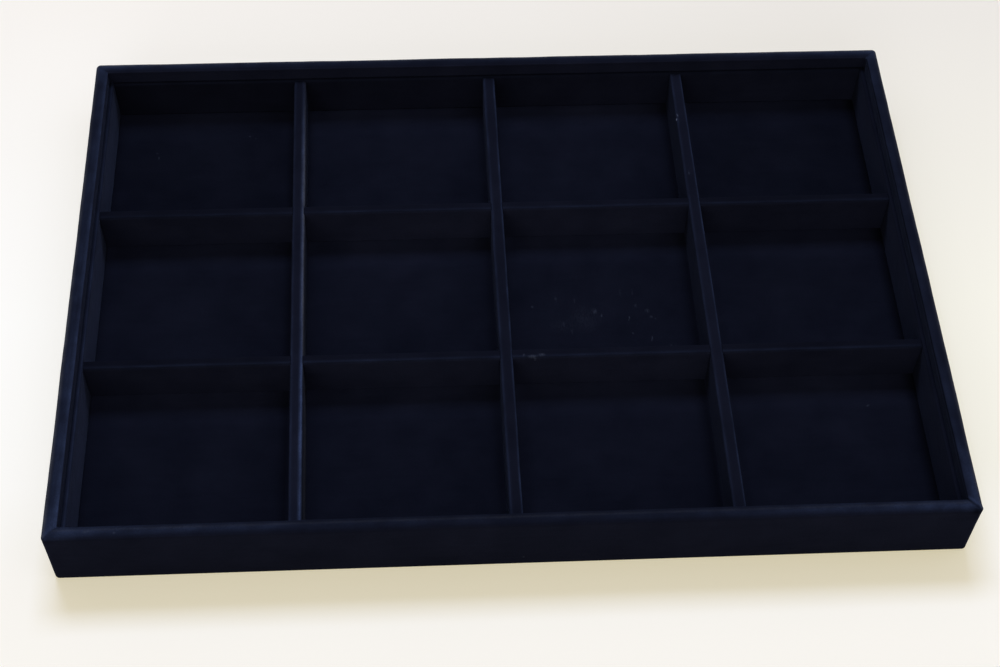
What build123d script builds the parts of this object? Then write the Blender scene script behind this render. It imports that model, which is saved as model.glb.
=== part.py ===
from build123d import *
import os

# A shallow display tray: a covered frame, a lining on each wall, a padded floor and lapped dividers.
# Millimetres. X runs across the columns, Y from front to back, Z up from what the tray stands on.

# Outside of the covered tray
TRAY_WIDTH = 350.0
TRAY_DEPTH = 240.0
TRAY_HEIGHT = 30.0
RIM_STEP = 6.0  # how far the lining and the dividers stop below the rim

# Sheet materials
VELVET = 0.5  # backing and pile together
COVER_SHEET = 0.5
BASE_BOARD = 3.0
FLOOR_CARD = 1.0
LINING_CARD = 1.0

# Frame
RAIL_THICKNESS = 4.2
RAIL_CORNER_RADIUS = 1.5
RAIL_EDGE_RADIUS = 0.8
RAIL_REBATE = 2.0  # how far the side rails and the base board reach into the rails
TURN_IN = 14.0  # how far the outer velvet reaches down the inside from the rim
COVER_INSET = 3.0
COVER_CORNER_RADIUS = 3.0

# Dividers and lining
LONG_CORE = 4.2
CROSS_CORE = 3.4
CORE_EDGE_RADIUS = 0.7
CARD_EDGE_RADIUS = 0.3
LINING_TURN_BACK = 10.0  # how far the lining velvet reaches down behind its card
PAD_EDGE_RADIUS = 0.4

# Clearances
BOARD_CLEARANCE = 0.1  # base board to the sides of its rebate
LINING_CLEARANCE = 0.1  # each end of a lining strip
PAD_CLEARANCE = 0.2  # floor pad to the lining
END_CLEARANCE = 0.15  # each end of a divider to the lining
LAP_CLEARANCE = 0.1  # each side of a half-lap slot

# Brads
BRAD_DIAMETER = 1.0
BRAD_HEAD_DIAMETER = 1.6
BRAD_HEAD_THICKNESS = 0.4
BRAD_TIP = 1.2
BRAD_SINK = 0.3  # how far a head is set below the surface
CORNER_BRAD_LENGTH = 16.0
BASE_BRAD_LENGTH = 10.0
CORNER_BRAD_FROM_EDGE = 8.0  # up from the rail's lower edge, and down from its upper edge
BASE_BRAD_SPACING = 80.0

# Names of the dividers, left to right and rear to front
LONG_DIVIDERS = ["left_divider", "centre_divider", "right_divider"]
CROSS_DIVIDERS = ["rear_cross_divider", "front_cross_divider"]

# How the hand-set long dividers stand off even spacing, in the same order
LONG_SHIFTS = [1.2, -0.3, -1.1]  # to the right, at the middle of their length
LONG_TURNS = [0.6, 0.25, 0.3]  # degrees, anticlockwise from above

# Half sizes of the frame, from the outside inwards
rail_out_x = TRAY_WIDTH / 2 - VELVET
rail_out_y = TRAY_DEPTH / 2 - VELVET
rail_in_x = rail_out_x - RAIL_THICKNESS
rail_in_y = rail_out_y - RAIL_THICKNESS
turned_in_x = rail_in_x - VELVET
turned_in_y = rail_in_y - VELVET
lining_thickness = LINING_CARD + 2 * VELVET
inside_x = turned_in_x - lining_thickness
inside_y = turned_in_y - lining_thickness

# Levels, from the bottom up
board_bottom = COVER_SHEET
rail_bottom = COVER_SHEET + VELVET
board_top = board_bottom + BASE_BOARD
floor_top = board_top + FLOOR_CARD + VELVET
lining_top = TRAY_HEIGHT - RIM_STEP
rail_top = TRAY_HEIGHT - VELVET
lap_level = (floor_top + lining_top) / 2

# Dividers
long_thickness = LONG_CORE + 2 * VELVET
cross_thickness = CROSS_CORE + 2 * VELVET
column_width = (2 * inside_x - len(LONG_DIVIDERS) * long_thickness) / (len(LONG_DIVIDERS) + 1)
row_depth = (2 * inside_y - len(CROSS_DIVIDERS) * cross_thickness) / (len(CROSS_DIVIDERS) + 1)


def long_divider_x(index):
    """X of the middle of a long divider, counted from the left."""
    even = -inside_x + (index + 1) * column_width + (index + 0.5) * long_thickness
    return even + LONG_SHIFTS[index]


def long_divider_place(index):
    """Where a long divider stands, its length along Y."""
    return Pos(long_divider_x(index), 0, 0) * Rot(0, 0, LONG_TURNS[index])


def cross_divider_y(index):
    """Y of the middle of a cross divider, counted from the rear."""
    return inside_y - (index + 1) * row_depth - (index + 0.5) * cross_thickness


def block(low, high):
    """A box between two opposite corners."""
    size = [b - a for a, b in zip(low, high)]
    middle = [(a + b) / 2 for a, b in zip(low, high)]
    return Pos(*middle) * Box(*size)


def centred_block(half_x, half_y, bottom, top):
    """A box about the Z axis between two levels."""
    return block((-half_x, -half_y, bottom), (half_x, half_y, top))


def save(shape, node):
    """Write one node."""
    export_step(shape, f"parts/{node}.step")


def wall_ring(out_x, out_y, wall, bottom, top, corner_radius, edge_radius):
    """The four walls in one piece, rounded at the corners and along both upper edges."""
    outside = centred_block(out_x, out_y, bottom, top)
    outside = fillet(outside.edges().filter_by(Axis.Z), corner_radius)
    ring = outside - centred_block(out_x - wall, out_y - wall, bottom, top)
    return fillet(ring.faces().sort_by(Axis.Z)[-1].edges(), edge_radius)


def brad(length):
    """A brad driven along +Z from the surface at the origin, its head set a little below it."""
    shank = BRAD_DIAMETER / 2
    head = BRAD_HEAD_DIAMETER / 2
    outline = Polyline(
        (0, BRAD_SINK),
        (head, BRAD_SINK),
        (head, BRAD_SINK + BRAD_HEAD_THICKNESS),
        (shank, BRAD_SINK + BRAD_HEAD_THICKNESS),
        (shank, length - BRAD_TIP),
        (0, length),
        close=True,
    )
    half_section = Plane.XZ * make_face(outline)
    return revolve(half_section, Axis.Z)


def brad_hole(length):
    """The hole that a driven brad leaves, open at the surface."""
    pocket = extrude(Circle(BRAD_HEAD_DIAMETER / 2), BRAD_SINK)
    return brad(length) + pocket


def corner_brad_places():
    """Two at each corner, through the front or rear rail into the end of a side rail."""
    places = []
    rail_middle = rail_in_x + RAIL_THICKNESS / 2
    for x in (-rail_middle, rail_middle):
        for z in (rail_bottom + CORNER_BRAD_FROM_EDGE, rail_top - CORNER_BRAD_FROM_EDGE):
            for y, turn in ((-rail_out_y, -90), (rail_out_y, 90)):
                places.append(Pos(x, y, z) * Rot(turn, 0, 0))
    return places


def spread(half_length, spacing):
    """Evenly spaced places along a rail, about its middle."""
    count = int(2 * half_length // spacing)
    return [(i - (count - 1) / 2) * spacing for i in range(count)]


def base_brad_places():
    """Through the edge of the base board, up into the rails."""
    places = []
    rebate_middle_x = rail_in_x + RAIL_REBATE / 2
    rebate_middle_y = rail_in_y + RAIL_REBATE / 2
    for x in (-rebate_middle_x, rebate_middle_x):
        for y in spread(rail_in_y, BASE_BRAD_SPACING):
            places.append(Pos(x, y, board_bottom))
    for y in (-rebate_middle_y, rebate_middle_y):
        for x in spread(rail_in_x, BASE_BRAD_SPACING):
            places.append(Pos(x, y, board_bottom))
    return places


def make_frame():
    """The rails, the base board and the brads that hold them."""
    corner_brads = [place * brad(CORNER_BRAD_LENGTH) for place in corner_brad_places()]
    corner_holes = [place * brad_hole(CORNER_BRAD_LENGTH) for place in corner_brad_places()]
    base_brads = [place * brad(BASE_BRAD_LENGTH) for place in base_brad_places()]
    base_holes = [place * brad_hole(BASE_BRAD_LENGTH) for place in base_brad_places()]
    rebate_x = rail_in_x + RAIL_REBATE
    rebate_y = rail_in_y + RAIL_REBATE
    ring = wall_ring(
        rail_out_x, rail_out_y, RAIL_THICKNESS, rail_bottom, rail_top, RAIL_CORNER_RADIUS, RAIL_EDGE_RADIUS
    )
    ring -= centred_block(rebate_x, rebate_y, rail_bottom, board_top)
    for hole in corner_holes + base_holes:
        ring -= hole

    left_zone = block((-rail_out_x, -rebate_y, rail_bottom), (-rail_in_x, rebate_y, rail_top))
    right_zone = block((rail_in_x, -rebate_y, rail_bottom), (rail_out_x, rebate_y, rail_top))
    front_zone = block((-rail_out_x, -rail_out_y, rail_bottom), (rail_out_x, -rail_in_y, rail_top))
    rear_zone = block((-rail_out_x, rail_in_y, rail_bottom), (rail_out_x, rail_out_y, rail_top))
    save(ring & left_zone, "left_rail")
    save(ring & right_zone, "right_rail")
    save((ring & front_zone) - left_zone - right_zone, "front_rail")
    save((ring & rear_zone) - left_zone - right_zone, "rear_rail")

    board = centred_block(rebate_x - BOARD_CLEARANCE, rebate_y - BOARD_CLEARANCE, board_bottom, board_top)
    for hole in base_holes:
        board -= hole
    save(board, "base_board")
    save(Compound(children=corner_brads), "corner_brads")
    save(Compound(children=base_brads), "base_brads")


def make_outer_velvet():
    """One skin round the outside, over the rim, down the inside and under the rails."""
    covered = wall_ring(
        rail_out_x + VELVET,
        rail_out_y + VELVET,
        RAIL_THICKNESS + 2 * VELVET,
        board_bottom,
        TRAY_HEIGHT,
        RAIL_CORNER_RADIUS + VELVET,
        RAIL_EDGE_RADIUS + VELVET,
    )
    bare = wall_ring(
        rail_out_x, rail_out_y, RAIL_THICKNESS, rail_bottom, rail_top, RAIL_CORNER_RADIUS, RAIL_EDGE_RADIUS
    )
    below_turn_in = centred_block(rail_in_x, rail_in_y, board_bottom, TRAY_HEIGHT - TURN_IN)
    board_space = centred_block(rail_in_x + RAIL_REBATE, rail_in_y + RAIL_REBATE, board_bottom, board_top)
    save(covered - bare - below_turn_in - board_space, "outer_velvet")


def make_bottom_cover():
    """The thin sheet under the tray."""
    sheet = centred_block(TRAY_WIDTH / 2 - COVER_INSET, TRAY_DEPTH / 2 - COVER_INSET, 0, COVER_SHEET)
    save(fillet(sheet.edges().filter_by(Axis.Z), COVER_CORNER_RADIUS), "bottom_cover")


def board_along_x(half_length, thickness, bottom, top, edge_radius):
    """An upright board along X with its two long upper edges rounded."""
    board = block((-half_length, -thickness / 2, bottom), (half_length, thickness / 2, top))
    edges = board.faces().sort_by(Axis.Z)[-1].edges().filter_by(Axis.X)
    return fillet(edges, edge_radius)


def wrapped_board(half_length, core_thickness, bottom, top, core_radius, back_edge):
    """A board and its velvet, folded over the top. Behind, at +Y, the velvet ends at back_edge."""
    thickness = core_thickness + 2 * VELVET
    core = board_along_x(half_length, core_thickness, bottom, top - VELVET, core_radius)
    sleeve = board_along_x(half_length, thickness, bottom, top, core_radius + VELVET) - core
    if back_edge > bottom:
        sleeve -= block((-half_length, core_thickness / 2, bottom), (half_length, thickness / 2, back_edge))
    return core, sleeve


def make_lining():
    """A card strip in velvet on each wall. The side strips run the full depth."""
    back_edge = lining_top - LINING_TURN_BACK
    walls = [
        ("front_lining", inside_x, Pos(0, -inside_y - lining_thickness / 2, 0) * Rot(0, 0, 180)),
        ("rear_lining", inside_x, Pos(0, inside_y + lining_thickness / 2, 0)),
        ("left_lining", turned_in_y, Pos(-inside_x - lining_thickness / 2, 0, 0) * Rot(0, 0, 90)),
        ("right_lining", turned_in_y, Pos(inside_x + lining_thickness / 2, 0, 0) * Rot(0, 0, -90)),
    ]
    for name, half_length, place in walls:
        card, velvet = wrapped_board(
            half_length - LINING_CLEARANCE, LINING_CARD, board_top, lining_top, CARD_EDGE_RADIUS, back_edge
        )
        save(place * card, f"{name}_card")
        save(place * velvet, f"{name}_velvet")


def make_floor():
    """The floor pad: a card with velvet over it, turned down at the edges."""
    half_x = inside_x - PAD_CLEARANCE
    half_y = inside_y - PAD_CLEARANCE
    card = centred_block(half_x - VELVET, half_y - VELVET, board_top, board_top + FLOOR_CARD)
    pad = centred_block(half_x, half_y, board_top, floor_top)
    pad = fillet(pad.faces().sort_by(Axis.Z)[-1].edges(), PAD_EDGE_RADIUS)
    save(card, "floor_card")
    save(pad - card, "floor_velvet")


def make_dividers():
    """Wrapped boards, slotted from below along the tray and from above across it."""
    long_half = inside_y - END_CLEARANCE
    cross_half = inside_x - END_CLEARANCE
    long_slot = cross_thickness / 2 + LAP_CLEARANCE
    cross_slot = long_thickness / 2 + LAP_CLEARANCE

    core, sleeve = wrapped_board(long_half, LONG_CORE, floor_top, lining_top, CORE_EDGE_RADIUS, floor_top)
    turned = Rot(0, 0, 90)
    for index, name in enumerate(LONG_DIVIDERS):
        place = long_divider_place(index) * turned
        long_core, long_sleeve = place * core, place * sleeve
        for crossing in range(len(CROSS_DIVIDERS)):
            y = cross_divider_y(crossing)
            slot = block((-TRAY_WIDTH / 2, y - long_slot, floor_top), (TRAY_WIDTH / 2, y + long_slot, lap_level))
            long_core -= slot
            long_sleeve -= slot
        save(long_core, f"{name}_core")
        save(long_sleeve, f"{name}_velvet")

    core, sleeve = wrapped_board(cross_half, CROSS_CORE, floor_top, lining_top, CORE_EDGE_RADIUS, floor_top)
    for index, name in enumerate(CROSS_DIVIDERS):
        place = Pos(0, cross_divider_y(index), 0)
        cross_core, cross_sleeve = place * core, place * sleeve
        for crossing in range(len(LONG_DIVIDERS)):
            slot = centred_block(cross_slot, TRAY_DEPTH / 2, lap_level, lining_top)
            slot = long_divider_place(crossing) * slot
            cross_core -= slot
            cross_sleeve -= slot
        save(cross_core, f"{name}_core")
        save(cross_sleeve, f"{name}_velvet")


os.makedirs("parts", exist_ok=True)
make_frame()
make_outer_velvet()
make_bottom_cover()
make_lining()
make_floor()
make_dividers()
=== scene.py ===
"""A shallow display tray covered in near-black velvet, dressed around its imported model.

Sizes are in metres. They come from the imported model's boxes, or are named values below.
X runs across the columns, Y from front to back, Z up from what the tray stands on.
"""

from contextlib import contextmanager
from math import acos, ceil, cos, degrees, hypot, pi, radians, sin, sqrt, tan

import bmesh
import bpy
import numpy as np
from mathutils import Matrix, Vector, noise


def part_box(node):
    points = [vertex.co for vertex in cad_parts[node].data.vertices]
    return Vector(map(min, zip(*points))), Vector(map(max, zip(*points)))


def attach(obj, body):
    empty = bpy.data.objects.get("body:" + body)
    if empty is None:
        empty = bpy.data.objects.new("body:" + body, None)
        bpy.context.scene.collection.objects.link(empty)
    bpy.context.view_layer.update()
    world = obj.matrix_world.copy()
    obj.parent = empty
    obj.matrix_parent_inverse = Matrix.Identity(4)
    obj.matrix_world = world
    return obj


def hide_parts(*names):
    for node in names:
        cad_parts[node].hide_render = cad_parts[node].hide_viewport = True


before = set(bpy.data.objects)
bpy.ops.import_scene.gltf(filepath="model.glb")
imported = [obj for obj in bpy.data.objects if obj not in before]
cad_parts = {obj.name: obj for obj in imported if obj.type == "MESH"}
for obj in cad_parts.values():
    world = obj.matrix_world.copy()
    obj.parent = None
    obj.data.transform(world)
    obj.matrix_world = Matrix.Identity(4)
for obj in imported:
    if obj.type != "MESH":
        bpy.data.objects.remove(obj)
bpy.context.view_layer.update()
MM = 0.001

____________

• Written instruction
Each line from the one bearing "CROSS_CORE, floor_top, lining_top, CORE_EDGE_RADIUS, floor_top)" through the one bearing "points = [vertex.co" is to be duplicated without change; all remaining lines are to be left out.

• Right answer
    core, sleeve = wrapped_board(cross_half, CROSS_CORE, floor_top, lining_top, CORE_EDGE_RADIUS, floor_top)
    for index, name in enumerate(CROSS_DIVIDERS):
        place = Pos(0, cross_divider_y(index), 0)
        cross_core, cross_sleeve = place * core, place * sleeve
        for crossing in range(len(LONG_DIVIDERS)):
            slot = centred_block(cross_slot, TRAY_DEPTH / 2, lap_level, lining_top)
            slot = long_divider_place(crossing) * slot
            cross_core -= slot
            cross_sleeve -= slot
        save(cross_core, f"{name}_core")
        save(cross_sleeve, f"{name}_velvet")


os.makedirs("parts", exist_ok=True)
make_frame()
make_outer_velvet()
make_bottom_cover()
make_lining()
make_floor()
make_dividers()
=== scene.py ===
"""A shallow display tray covered in near-black velvet, dressed around its imported model.

Sizes are in metres. They come from the imported model's boxes, or are named values below.
X runs across the columns, Y from front to back, Z up from what the tray stands on.
"""

from contextlib import contextmanager
from math import acos, ceil, cos, degrees, hypot, pi, radians, sin, sqrt, tan

import bmesh
import bpy
import numpy as np
from mathutils import Matrix, Vector, noise


def part_box(node):
    points = [vertex.co for vertex in cad_parts[node].data.vertices]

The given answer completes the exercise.